Copy out lines with the word "caption" from the material that follows.

*** Data block ***

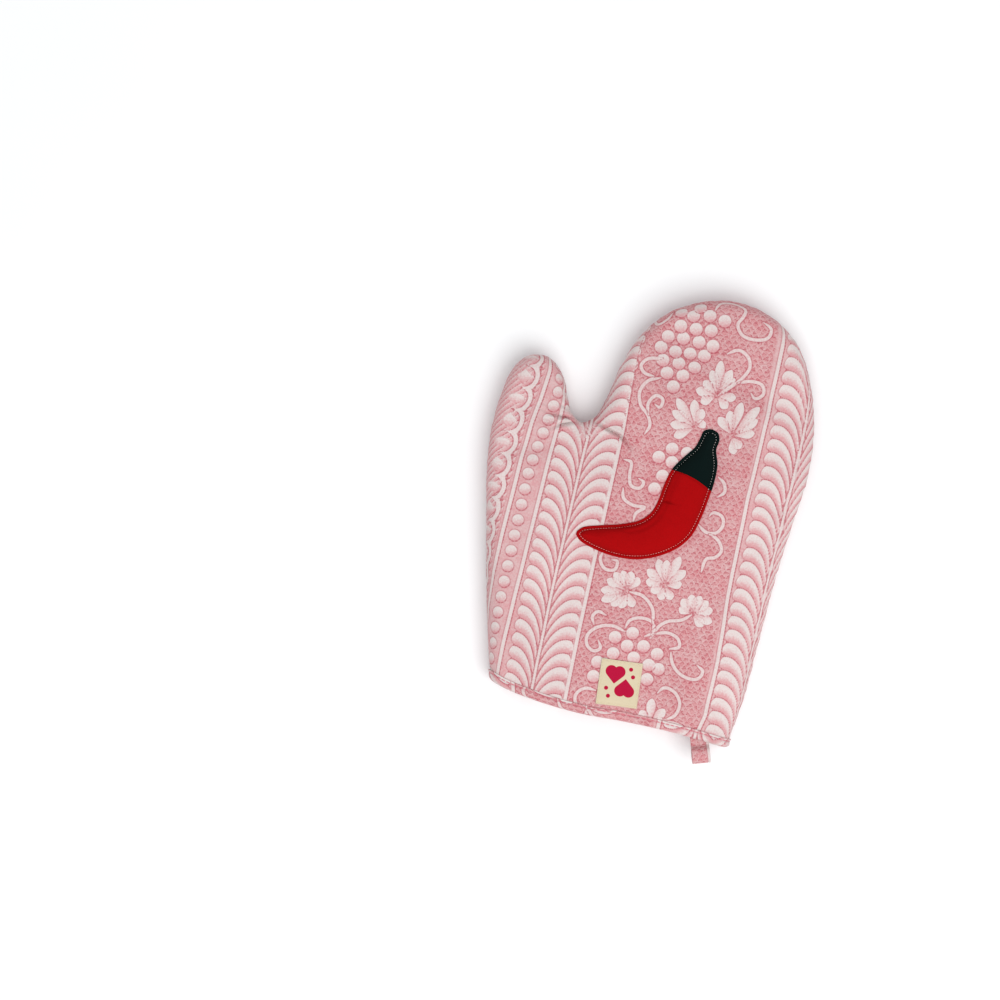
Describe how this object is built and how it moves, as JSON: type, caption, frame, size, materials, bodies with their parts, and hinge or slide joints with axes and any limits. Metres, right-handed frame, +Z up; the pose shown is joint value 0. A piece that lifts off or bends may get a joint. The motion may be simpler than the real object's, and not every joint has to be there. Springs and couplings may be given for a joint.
{
  "type": "oven mitt",
  "caption": "Quilted cotton oven mitt with a thumb, a bound cuff, a hanging loop and a padded chilli applique, lying flat.",
  "frame": {"origin": "centre of the bottom of the bounding box, on the surface the mitt lies on", "axes": "+Y from the cuff towards the finger tips, +Z up out of the decorated side, thumb on the -X side"},
  "size_m": [0.217, 0.3118, 0.0334],
  "materials": {
    "printed_cotton": "printed plain-weave cotton, matt",
    "lining_cotton": "plain unbleached cotton, matt",
    "wadding": "needled cotton wadding, fluffy",
    "red_cotton": "red plain-weave cotton, matt",
    "green_cotton": "very dark green plain-weave cotton, matt",
    "label_cotton": "cream cotton tape, matt",
    "label_thread": "cream sewing thread",
    "white_thread": "white sewing thread",
    "pink_thread": "rose sewing thread"
  },
  "bodies": {
    "hand": {"front_cover_palm": "printed_cotton", "front_wadding_palm": "wadding", "front_lining_palm": "lining_cotton", "back_cover_palm": "printed_cotton", "back_wadding_palm": "wadding", "back_lining_palm": "lining_cotton", "cuff_binding": "printed_cotton", "cuff_binding_stitching": "pink_thread", "applique_pod": "red_cotton", "applique_cap": "green_cotton", "applique_wadding": "wadding", "applique_stitching": "white_thread", "label": "label_cotton", "label_stitching": "label_thread", "hanging_loop_sewn_ends": "printed_cotton"},
    "fingers": {"front_cover_fingers": "printed_cotton", "front_wadding_fingers": "wadding", "front_lining_fingers": "lining_cotton", "back_cover_fingers": "printed_cotton", "back_wadding_fingers": "wadding", "back_lining_fingers": "lining_cotton"},
    "thumb": {"front_cover_thumb": "printed_cotton", "front_wadding_thumb": "wadding", "front_lining_thumb": "lining_cotton", "back_cover_thumb": "printed_cotton", "back_wadding_thumb": "wadding", "back_lining_thumb": "lining_cotton"},
    "loop": {"hanging_loop": "printed_cotton"}
  },
  "joints": [
    {"name": "finger_fold", "type": "hinge", "parent": "hand", "child": "fingers", "pos_m": [0.03549, 0.08858, 0], "axis": [-1, 0, 0], "range_deg": [0, 70], "stiffness_Nm_per_rad": 0.05},
    {"name": "thumb_fold", "type": "hinge", "parent": "hand", "child": "thumb", "pos_m": [-0.06511, 0.06058, 0], "axis": [-0.5, -0.866, 0], "range_deg": [0, 50], "stiffness_Nm_per_rad": 0.02},
    {"name": "loop_swing", "type": "hinge", "parent": "hand", "child": "loop", "pos_m": [0.08119, -0.14252, 0.0201], "axis": [0.9426, 0.3338, 0], "range_deg": [-35, 50]}
  ]
}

***

Exercise output —
Describe how this object is built and how it moves, as JSON: type, caption, frame, size, materials, bodies with their parts, and hinge or slide joints with axes and any limits. Metres, right-handed frame, +Z up; the pose shown is joint value 0. A piece that lifts off or bends may get a joint. The motion may be simpler than the real object's, and not every joint has to be there. Springs and couplings may be given for a joint.
  "caption": "Quilted cotton oven mitt with a thumb, a bound cuff, a hanging loop and a padded chilli applique, lying flat.",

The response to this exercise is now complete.